3. The existence of a multiplicity of imperia
The introductory
chapter of the TP ends with the following claim, which flows from the
conception of union of bodies and their right:
Finally, since men everywhere, whether barbarian or civilised,
enter into relationships with one another and set up some kind of civil order,
one should not look for the causes and natural foundations of a state in the
teachings of reason, but deduce them from the nature and conditions of humans
in general. (TPI[7])
As Wernham notes [5],
the decision that the foundations of the imperium cannot be deduced from the
precepts of reason appears to be an acknowledgement of the failure of social
contract theory to account for the very thing that renders a contract binding
(i.e. utility). Rather, the statement not only introduces the following
chapter’s discussion of natural right, but already makes the general claim that
there exist numerous imperia, indeed as many at any moment as express
the conditions or common nature of humans. The addition of “conditions” alerts
us to the fact that Spinoza, as TPI[6] has already made clear, is particularly
concerned with the variations in virtue of humans which determines a difference
of mutual condition and thus, juridically, a relative difference of natures
which diminishes common right. Spinoza is not saying that all humans form an imperium solely by being human; they
must act in union also. When powers or virtues are more alike, a mutual flow of
essential consciousness is constituted which operates according to a summation
of individual rights and discloses, at least in the common ecliptic, a union of
appearance, rather than thinghood proper. We are thus asked to imagine the
world as a confused flow of arbitrary unions of utility and common endeavour,
with a great disunity of purpose between these endeavours which just as much
leads to a state of war as would the isolated existence of single conatuses according to the Hobbesian
model of the state of nature. As Spinoza says, his state of nature is immanent
to the imperium.
4. The action of a multiplicity of natural rights
Having determined the
existence of multiple unions of convenience, each one an imperium, Spinoza now holds forth on his natural right theory. We
have explored this theory of natural right in our article on this subject and
so propose to summarise only the essential aspects at work. The primary purpose
of this discussion of natural right is to establish that each thing expresses
the natural right of God or Nature, firstly as infinite rights expressed at
local sources, secondly as finite rights within the general equilibrium, all of
which combine up to the right of the whole of dynamic Nature itself. The first
experience of this world is the endeavour to persevere in one’s being as an
existing thing, and derivatively to work according to one’s nature. This
endeavour is expressed foremost by the activity of every particular thing within
the constraints of the whole. Finite Nature must be understood, as we have
shown, not as partitioned between individuals and groups of individuals, but as
immanently summed across existence such that individual powers are coerced and
constrained from their fullest actualisation (the formal being of acts). At the
finite level, the character of each individual right is thus as indefinite as
its existence but for the existence and actions of each other thing.

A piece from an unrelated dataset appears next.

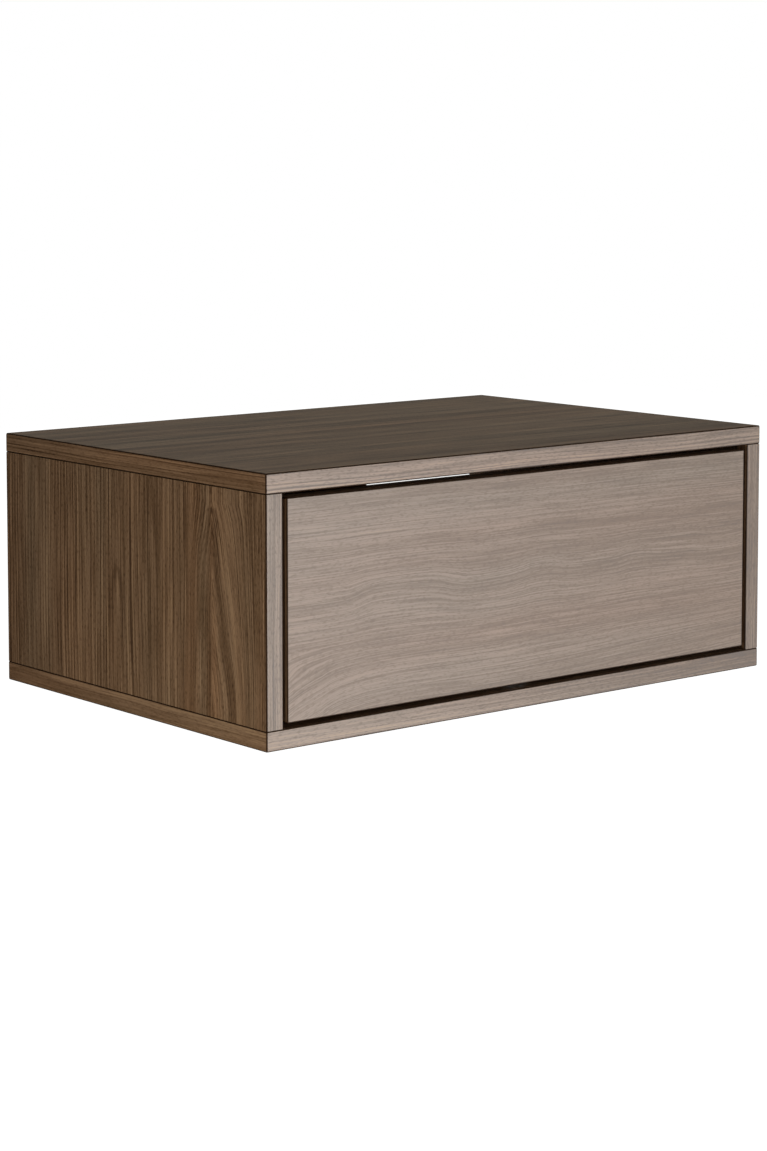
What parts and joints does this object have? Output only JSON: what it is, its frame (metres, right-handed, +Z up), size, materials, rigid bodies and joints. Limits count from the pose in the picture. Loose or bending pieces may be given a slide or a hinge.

5. The existence of a multiplicity of imperia, each with one right
In TPII[13 – 15]
Spinoza now combines the two. Firstly, by virtue of the principle of common
right (see above), forces are united and the consequent right is in combination
greater [6], but this possibility of combination is diminished by a difference
of virtue [7]. Secondly, Spinoza places such imperia in the context of the
natural state as a whole, noting that the more humans that unite in this way,
the more right they collectively possess, and can thus repel threats to their
territories and body. Further, the greater this combined right, the greater the
number of threats (the right of “all”) that can be repelled [8]. In other words,
there endeavours to exist a multiplicity of imperia, each expressing a combined
single natural right which is formally indefinite but actually restrained.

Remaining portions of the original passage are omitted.